Todd 'tojosan' Jordan says
I’m lousy at headers.
Had one today I haven’t used yet – Sex, Lies, and Not So Smart Phones.
Not sure if it’d be searchable. Ha.
Mack Collier says
Well maybe for smart phones, is your blog now focusing on smart phones and tech? 😉
Anne Reuss says
Ohhh! Well your headline was definitely blinged out today. When I saw it, I jerked my head and went Oo-ha! Who doesn’t want to read this? 🙂 My goal for 2012 is to make short vlogs with great headlines. Love your tips, thanks!
Mack Collier says
Anne good luck with the videos, those can really be attention-grabbing!
Definitely think this is something I need to work on next year.
I think its also worth crafting an attention grabbing headline for social shares – then to optimise it for search a week later.
tom martin says
Great helpful post here. Something I’ve been thinking about lately is how you can use the post headline to help you in Google and then use your Tweets, FB posts, G+ posts to test and push click-worthy headlines. Meaning, the headline you tweet doesn’t have to be the headline of the post.. it could be something more titillating to garner a click and then when a person comes to the post they are rewarded with good content.
Mack Collier says
Tom that’s something I have been tinkering with as well. I know when I am sharing someone else’s link, if I add something like ‘I like Tom’s thoughts here on the future of QR Codes’ that it will usually get more clicks than just sharing the headline. I guess it’s like a more personal endorsement?
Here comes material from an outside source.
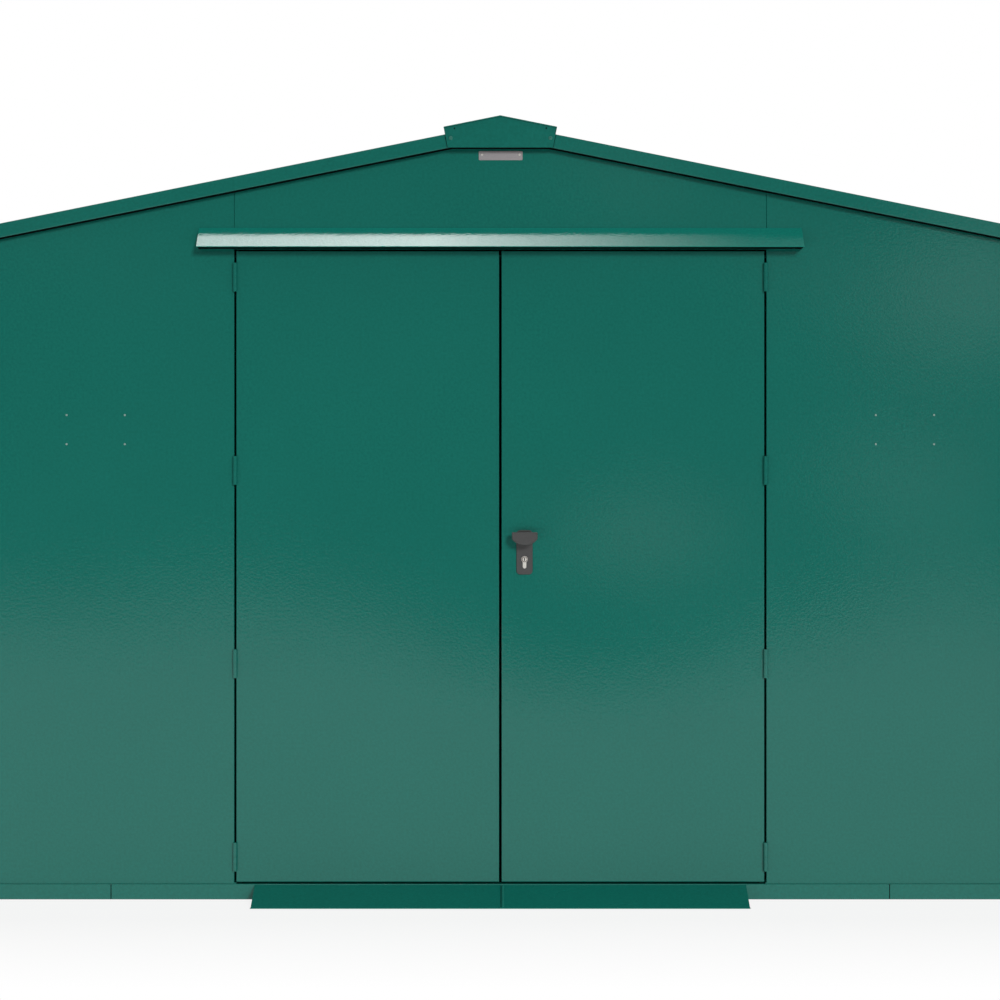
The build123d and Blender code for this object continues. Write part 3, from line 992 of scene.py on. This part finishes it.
@dataclass(frozen=True)
class Patch:
    """A brighter patch on the room's wall: its middle and half size in X and Z, and its level."""

    middle: Pair
    half: Pair
    level: float


@dataclass(frozen=True)
class Room:
    """The dim room behind the camera that the coat mirrors: a wall bent towards the camera.

    The plan gives, by X, how far the wall is from the shed's front.
    """

    plan_x: tuple[float, ...] = (
        -12.0, -4.2, -3.2, -0.92, -0.38, 0.0, 0.37, 0.6, 1.39, 2.12, 4.0, 5.3, 12.0
    )
    plan_far: tuple[float, ...] = (
        14.0, 16.2, 20.0, 13.2, 10.0, 8.2, 7.2, 6.8, 8.5, 11.1, 17.5, 15.0, 13.0
    )
    columns: int = 97
    wing_far: float = 13.5
    wing_columns: int = 10
    height: float = 8.0
    level: float = 0.12
    drift_scale: float = 1.5
    warp: Point = (1.1, 0.0, 0.7)
    mottle: Pair = (0.7, 1.3)
    patches: tuple[Patch, ...] = (
        Patch((1.16, 0.90), (1.05, 0.46), 0.68),
        Patch((4.19, 1.40), (1.6, 0.50), 0.95),
        Patch((4.82, 0.20), (0.8, 0.75), 0.8),
        Patch((4.95, 3.29), (1.2, 1.1), 1.1),
        Patch((0.94, 3.22), (0.9, 0.32), 0.3),
        Patch((2.85, 3.30), (1.2, 0.6), 0.4),
        Patch((-4.7, 3.87), (1.3, 0.7), 0.12),
        Patch((-4.7, 1.36), (1.0, 0.4), 0.08),
    )

    def card(self, front: float) -> bpy.types.Object:
        """Builds the wall from the floor up, with a straight wing forward at each end.

        Args:
            front: Where the shed's front wall is.

        Returns:
            The wall as an object.
        """
        x = np.linspace(self.plan_x[0], self.plan_x[-1], self.columns)
        wing = np.linspace(0.0, self.wing_far, self.wing_columns)
        far = np.concatenate([wing, np.interp(x, self.plan_x, self.plan_far), wing[::-1]])
        x = np.concatenate([wing * 0 + x[0], x, wing * 0 + x[-1]])
        z = np.array([0.0, self.height])[:, None]
        return mesh_object("studio_room", grid_of(x, front - far, z))

    def material(self) -> bpy.types.Material:
        """Builds its glow: a dim level plus soft round patches, warped and mottled by a noise.

        Returns:
            The wall's material.
        """
        material, graph, surface = new_material("studio_room_wall")
        place = graph.object_place()
        noise = {"Scale": self.drift_scale, "Detail": 4.0, "Roughness": 0.65}
        drift = graph.add("ShaderNodeTexNoise", Vector=place, **noise).outputs
        vector, mean = "ShaderNodeVectorMath", (0.5, 0.5, 0.5)
        pull = graph.add(vector, {"operation": "SUBTRACT"}, i0=drift["Color"], i1=mean)
        shift = {"i0": pull.outputs[0], "i1": self.warp, "i2": place}
        warped = graph.add(vector, {"operation": "MULTIPLY_ADD"}, **shift).outputs[0]
        total: Any = self.level
        for patch in self.patches:
            (x, z), (half_x, half_z) = patch.middle, patch.half
            local = graph.add(
                "ShaderNodeMapping",
                Vector=warped,
                Location=(-x / half_x, 0, -z / half_z),
                Scale=(1 / half_x, 0.0, 1 / half_z),
            )
            spot = graph.add(
                "ShaderNodeTexGradient", {"gradient_type": "SPHERICAL"}, Vector=local.outputs[0]
            )
            total = graph.math("MULTIPLY_ADD", spot.outputs[0], patch.level, total)
        mottle = graph.spread(drift[0], NOISE_RANGE, self.mottle)
        graph.join(graph.glow(graph.math("MULTIPLY", total, mottle)), surface)
        return material


@dataclass(frozen=True)
class AreaLamp:
    """A rectangular lamp that gloss doesn't see, turned to face a point."""

    name: str
    middle: Point
    size: Pair
    aim: Point
    watts: float

    def hang(self) -> None:
        """Adds the lamp to the scene."""
        data = bpy.data.lights.new(self.name, "AREA")
        data.shape = "RECTANGLE"
        data.size, data.size_y = self.size
        data.energy = self.watts
        hang_unmirrored(data, self.middle, Vector(self.aim) - Vector(self.middle))


def hang_unmirrored(data: bpy.types.Light, middle: Point, facing: Vector) -> None:
    """Hangs a lamp that neither the camera nor gloss sees.

    Args:
        data: The lamp's data.
        middle: Where it is.
        facing: The direction that it faces.
    """
    lamp = bpy.data.objects.new(data.name, data)
    lamp.location = middle
    lamp.rotation_euler = facing.to_track_quat("-Z", "Y").to_euler()
    lamp.visible_camera = False
    lamp.visible_glossy = False
    bpy.context.scene.collection.objects.link(lamp)


@dataclass
class Studio:
    """Pale floor, white surround, soft lamps, and cards that only the coat's gloss sees.

    The room behind the camera and a dim ceiling over the rain hood are such cards.
    """

    front: float
    room: Room = Room()
    surround: float = 0.25
    floor_tone: str = "f7f7f7"
    floor_radii: tuple[float, ...] = (0.001, 2.0, 5.0, 9.0, 22.0)
    floor_columns: int = 64
    floor_drop: float = 0.0003
    floor_white: float = 0.85
    floor_margin: float = 0.002
    floor_fade: Pair = (1.1, 0.3)
    ceiling_half: float = 1.3
    ceiling_span: Pair = (0.12, -0.4)
    ceiling_height: float = 2.9
    ceiling_level: float = 0.42
    hood_size: Pair = (1.80, 0.08)
    hood_gap: float = 0.03
    hood_edge: float = 0.020
    hood_spread: float = 50.0
    hood_fade: Pair = (-0.2, 0.78)
    hood_power: float = 1.6
    hood_level: float = 0.41
    key_level: float = 1.74
    key_turn: float = 20.0
    key_rise: float = 17.0
    key_angle: float = 12.0
    back_watts: float = 330.0
    low_watts: float = 32.0

    def shown(self, graph: Graph) -> Socket:
        """1 on camera, glossy and transmission rays, else 0."""
        path = graph.add("ShaderNodeLightPath").outputs
        seen = graph.math("MAXIMUM", path["Is Camera Ray"], path["Is Glossy Ray"])
        return graph.math("MAXIMUM", seen, path["Is Transmission Ray"])

    def outside(self, graph: Graph, first: str, last: str) -> Socket:
        """1 on the floor around two nodes' common footprint, and 0 under it, in the shade.

        A place is inside where its distance from the middle is under half the size along both
        X and Y.

        Args:
            graph: The floor's graph.
            first: One node.
            last: The other node.

        Returns:
            The value's socket.
        """
        corners = [corner for node in (first, last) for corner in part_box(node)]
        place = graph.world_place()
        covered: Any = 1.0
        for axis in (0, 1):
            low = min(corner[axis] for corner in corners)
            high = max(corner[axis] for corner in corners)
            middle, half = (low + high) / 2, (high - low) / 2 - self.floor_margin
            near = graph.math("COMPARE", place[axis], middle, half)
            covered = graph.math("MULTIPLY", near, covered)
        return graph.math("SUBTRACT", 1.0, covered)

    def floor(self) -> None:
        """Lays the floor: a disc about the origin, a hair under the shed's feet.

        It is matt and pale, and where it is seen it is mostly white, so that it keeps a faint
        shadow. It turns all white towards the camera, and stays matt under the shed.
        """
        radius = np.array(self.floor_radii)[:, None]
        angle = np.linspace(0, 2 * np.pi, self.floor_columns, endpoint=False)
        grid = grid_of(radius * np.cos(angle), radius * np.sin(angle), -self.floor_drop)
        floor = mesh_object("studio_floor", grid, wrapped=True, base=True)
        material, graph, surface = new_material("studio_floor_paint")
        matt = graph.add("ShaderNodeBsdfDiffuse", Color=linear(self.floor_tone))
        share = graph.math("MULTIPLY", self.shown(graph), self.floor_white)
        for nodes in (("base_left", "base_right"), ("ramp_left", "ramp_right")):
            share = graph.math("MULTIPLY", share, self.outside(graph, *nodes))
        start, stop = (self.front - ahead for ahead in self.floor_fade)
        nearer = graph.spread(graph.world_place()[1], (start, stop), (1 / self.floor_white, 1.0))
        mixed = graph.add(
            "ShaderNodeMixShader",
            i0=graph.math("MULTIPLY", share, nearer),
            i1=matt.outputs[0],
            i2=graph.glow(1.0).outputs[0],
        )
        graph.join(mixed, surface)
        floor.data.materials.append(material)

    def gloss_only(self, card: bpy.types.Object, material: bpy.types.Material) -> None:
        """Paints a card and lets only glossy rays see it.

        Args:
            card: The card.
            material: Its glow.
        """
        card.data.materials.append(material)
        card.visible_camera = False
        card.visible_diffuse = False
        card.visible_shadow = False
        card.visible_transmission = False

    def ceiling(self) -> None:
        """A dim strip straight above the rain hood, whose face would else mirror white."""
        x = np.array([-self.ceiling_half, self.ceiling_half])
        y = self.front + np.array(self.ceiling_span)[:, None]
        card = mesh_object("studio_ceiling", grid_of(x, y, self.ceiling_height))
        material, graph, surface = new_material("studio_ceiling_board")
        graph.join(graph.glow(self.ceiling_level), surface)
        self.gloss_only(card, material)

    def hood_lamp(self) -> None:
        """A long lamp close over the rain hood, mirrored in its face, that fades to the right.

        Only gloss sees it, and only from nearly straight below. Its rear edge ends the highlight
        part of the way up the face. Along X its light falls from 1 to 0 over the fade, to a power.
        """
        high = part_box("rain_hood")[1]
        data = bpy.data.lights.new("lamp_hood", "AREA")
        data.shape = "RECTANGLE"
        data.size, data.size_y = self.hood_size
        data.spread = math.radians(self.hood_spread)
        data.energy = 1.0
        graph = Graph.empty(data)
        fade = graph.spread(graph.world_place()[0], self.hood_fade, (1.0, 0.0))
        curve = graph.math("POWER", fade, self.hood_power)
        glow = graph.glow(graph.math("MULTIPLY", curve, self.hood_level))
        graph.join(glow, graph.add("ShaderNodeOutputLight").inputs["Surface"])
        lamp = bpy.data.objects.new("lamp_hood", data)
        ahead = self.hood_edge + data.size_y / 2
        lamp.location = (0.0, self.front - ahead, high.z + self.hood_gap)
        lamp.visible_camera = False
        lamp.visible_diffuse = False
        bpy.context.scene.collection.objects.link(lamp)

    def key_lamp(self) -> None:
        """A far soft lamp, above and to the right of the eye, that lights the front evenly.

        It looks along (-sin turn cos rise, cos turn cos rise, -sin rise).
        """
        data = bpy.data.lights.new("lamp_key", "SUN")
        data.angle = math.radians(self.key_angle)
        data.energy = self.key_level
        turn, rise = math.radians(self.key_turn), math.radians(self.key_rise)
        level = math.cos(rise)
        facing = Vector((-math.sin(turn) * level, math.cos(turn) * level, -math.sin(rise)))
        hang_unmirrored(data, (2.0, self.front - 5.0, 3.0), facing)

    def world(self) -> None:
        """White to the camera, to gloss and to clear materials, and an even light to the rest."""
        world = bpy.data.worlds.new("studio_surround")
        bpy.context.scene.world = world
        graph = Graph.empty(world)
        level = graph.spread(self.shown(graph), FULL_RANGE, (self.surround, 1.0))
        back = graph.add("ShaderNodeBackground", Color=WHITE, Strength=level)
        graph.join(back, graph.add("ShaderNodeOutputWorld").inputs["Surface"])

    def build(self) -> None:
        """Sets up floor, cards, surround and lamps."""
        self.floor()
        self.gloss_only(self.room.card(self.front), self.room.material())
        self.ceiling()
        self.hood_lamp()
        self.world()
        self.key_lamp()
        back, low = (-5.5, 6.5, 4.0), (0.0, self.front - 2.6, 0.3)
        AreaLamp("lamp_back", back, (3.0, 3.0), (0.0, 0.8, 1.0), self.back_watts).hang()
        AreaLamp("lamp_low", low, (6.5, 0.4), (0.0, self.front, low[2]), self.low_watts).hang()


@dataclass
class View:
    """The camera: level, square to the front, its eye 6 m from the front wall."""

    front: float
    distance: float = 6.0
    height: float = 1.144
    across: float = -0.0009
    sensor_mm: float = 36.0
    focal_pixels: float = 2092.8
    frame_pixels: float = 1000.0

    def build(self) -> None:
        """Adds the camera; its lens is the sensor's width times focal over frame pixels."""
        data = bpy.data.cameras.new("eye")
        data.sensor_width = self.sensor_mm
        data.lens = self.sensor_mm * self.focal_pixels / self.frame_pixels
        camera = bpy.data.objects.new("eye", data)
        camera.location = (self.across, self.front - self.distance, self.height)
        camera.rotation_euler = (math.pi / 2, 0, 0)
        bpy.context.scene.collection.objects.link(camera)
        bpy.context.scene.camera = camera


def main() -> None:
    """Builds the scene around the CAD frame, in order."""
    logging.basicConfig(level=logging.INFO)
    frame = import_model()
    bpy.context.scene.view_settings.view_transform = "Standard"
    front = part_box("front_header")[0].y
    cap_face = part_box("ridge_cap")[0].y + CAP_END_INSET
    wardrobe = Wardrobe()
    wardrobe.dress(frame)
    log.info("dressed %d nodes", len(frame["nodes"]))
    fitter = Fitter(wardrobe)
    Fasteners(fitter, front, cap_face).build()
    BarePlate(fitter, front).build()
    Keyway(fitter).build()
    # The shaded lip is painted darker as shade, the other lighter as a highlight.
    RampLip(fitter, "ramp_lip_shaded", 0.0021, 0.0025, 0.0010, Finish.LIP_SHADE).build()
    RampLip(fitter, "ramp_lip_painted_highlight", 0.0077, 0.0030, 0.0012, Finish.LIP_PAINTED_HIGHLIGHT).build()
    Strips(fitter, front, cap_face).build()
    log.info("fitted %d small pieces", fitter.count)
    Studio(front).build()
    View(front).build()
    log.info("set up the studio and the camera")


if __name__ == "__main__":
    main()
For this post, every time I tweeted the title, except for one time when I tweeted something like ‘This is the one thing that helped my blogging the most in 2011’. Didn’t really see a big diff in traffic with that, but I think it’s worth playing with simply to better understand what way is best to present the post so it draws more attention.
Laura Kimball says
I love it when you share your trade secrets — and how important it is not just write great content, but make sure it’s written for people who are searching for it. Had a long conversation with someone at my office about SEO and content yesterday, so very timely post.